Turkish-backed forces using white phosphorus against Kurds: Report
Iran Press TV
Fri Oct 18, 2019 08:36AM
White phosphorus-loaded munitions appear to have been used by Turkish-backed forces in their ongoing operation in northeastern Syria, allegedly causing horrific burns on the bodies of Syrian Kurds, a report by Foreign Policy says.
Foreign Policy has received photos from a Kurdish source which show children in the border town of Ras al-Ayn with chemical burns on their chests and faces consistent with white phosphorus.
The report says the graphic photos have been confirmed by a senior US administration official.
Bassam Saker, the representative of the so-called Syrian Democratic Council (SDC) to the United States, the co-secretaries of the SDC's health department, Rapareen Hasn and Manal Mhemed, have in a letter to Foreign Policy said that "Turkey uses all kind[s] of weapons including the internationally prohibited ones, and our medical teams are unable to evacuate the civilians."
Saker has confirmed that the prohibited weapons referred to in the letter are white phosphorus-loaded munitions.
The report quoted the US official as saying that Washington is aware of the claims that Turkish allies have used white phosphorous and the possible evidence on social media that supports that claim.
"Turkey will be held accountable by the international community for the crimes they commit against the Kurds," the official said.

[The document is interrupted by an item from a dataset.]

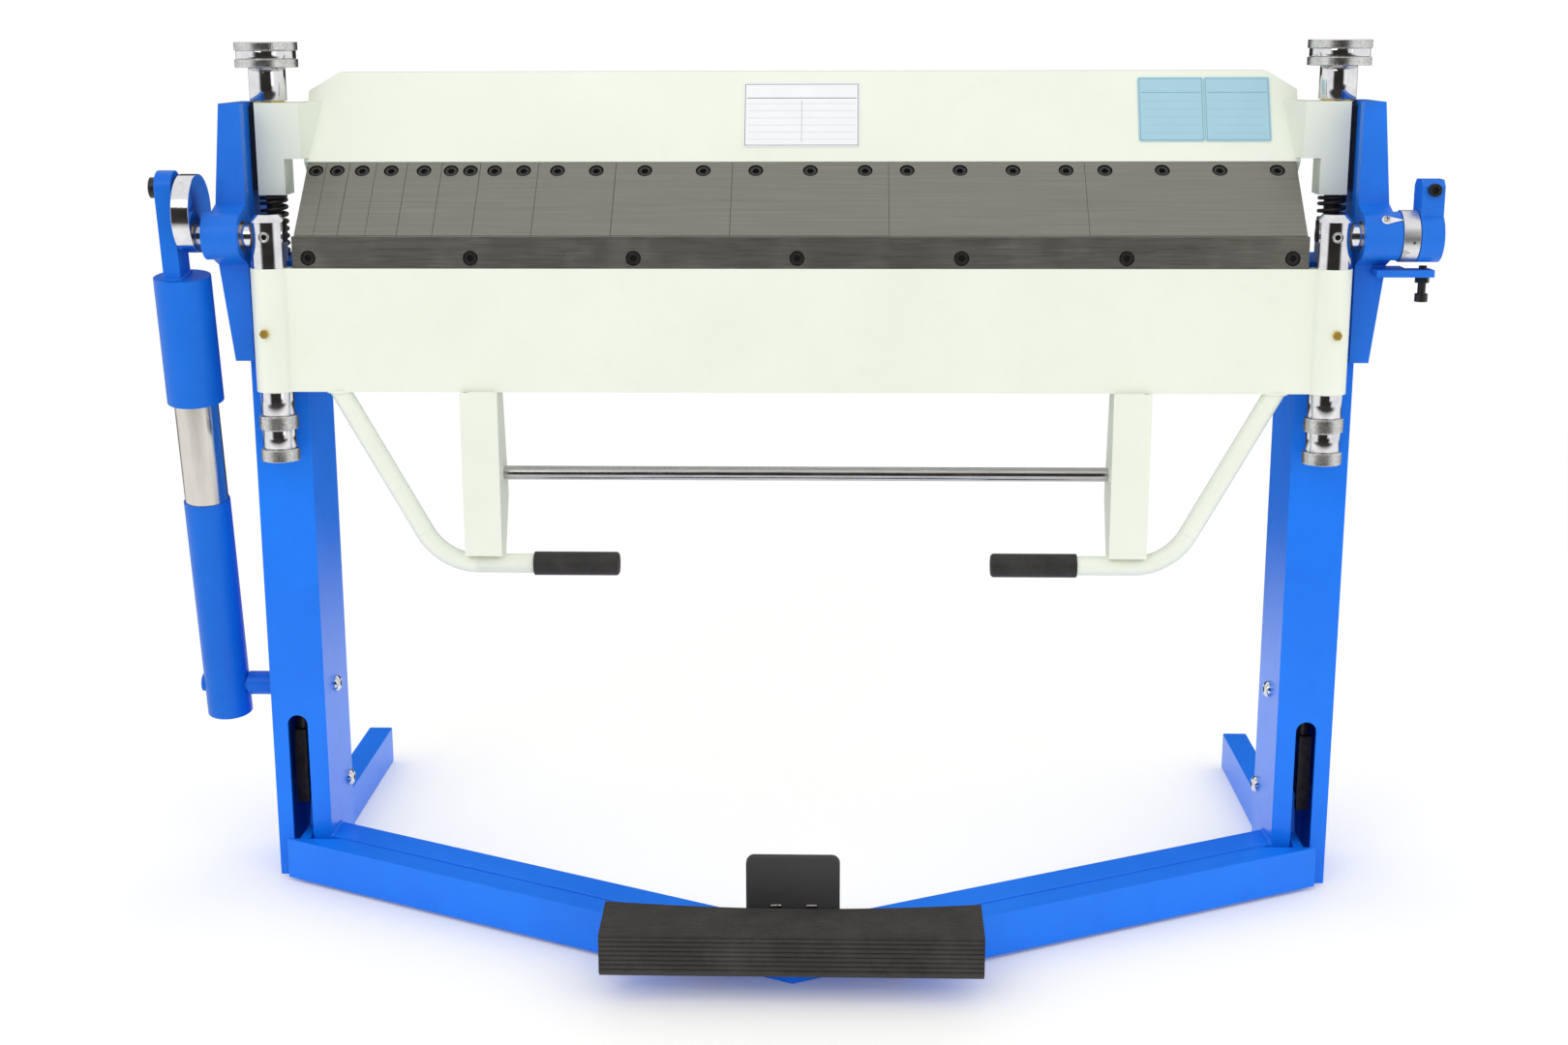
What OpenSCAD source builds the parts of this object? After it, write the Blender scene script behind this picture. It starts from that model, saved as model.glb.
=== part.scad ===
// Foot-clamped box and pan folding brake, 2.0 x 1270 mm class, shown closed with the pedal down.
// Millimetres. +X right, +Y to the rear, +Z up. Origin on the floor, under the middle of the bend line.

/* [Bend line] */
// Working width along the bend line
work_w = 1270; // [1180:5:1500]
// Height of the bend line above the floor
bend_z = 874; // [820:1:1000]
// Running gap between parts that meet along the bend line
run_gap = 0.3; // [0.2:0.1:0.6]

/* [Legs and floor frame] */
// Width of a leg tube
leg_w = 73; // [68:1:90]
// Depth of a leg tube
leg_d = 129; // [124:1:150]
// Wall of a leg tube
leg_wall = 5; // [4:0.5:6]
// Distance from the bend line back to the leg's front face
leg_front = 36; // [36:1:40]
// Drop from the bend line to the top of the leg
seat_drop = 36; // [36:1:40]
// Width of a rear foot tube
foot_w = 36; // [30:1:50]
// Length of a rear foot behind the leg
foot_len = 333; // [250:1:400]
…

This confirms earlier reports by Syrian state media that said Ras al-Ayn locals have been arriving at a hospital with burns apparently from chemical substances.
Syria's official SANA news agency cited local sources as saying that several people have arrived at the Hasaka hospital with "severe burns," which were apparently caused by "unknown chemical substances."
Turkish-backed forces have a history of launching chemical attacks in northern Syria.
During the foreign-sponsored conflict in Syria, militants from the Jabhat Fateh al-Sham Takfiri terrorist group, formerly known as al-Nusra Front, together with members of the so-called White Helmets civil defense group staged chemical attacks in the northwestern province of Idlib as well as the west-central province of Hama in a bid to implicate Syrian government forces and invent pretexts for possible acts of aggression on army troops.
The report by Foreign Policy came hours after Turkey agreed to end the offensive after Kurdish fighters withdraw from a safe zone.
Ankara's incursion "will be halted entirely on completion" of the withdrawal, US Vice President Mike Pence told reporters following more than five hours of negotiations between a US delegation and Turkey's President Recep Tayyip Erdogan in the Turkish capital on Thursday.
Ras al-Ayn has been the scene of battles between Kurdish militants and the Turkish military. The so-called Syrian Observatory for Human Rights said Turkish forces and allied militants had "taken about half of the town" by Thursday morning.
Turkey launched the offensive, called Operation Peace Spring, on October 9 with the aim of purging the northeastern Syrian regions near its border of Kurdish militants, whom it views as terrorists linked to local autonomy-seeking militants of the Kurdistan Workers' Party (PKK).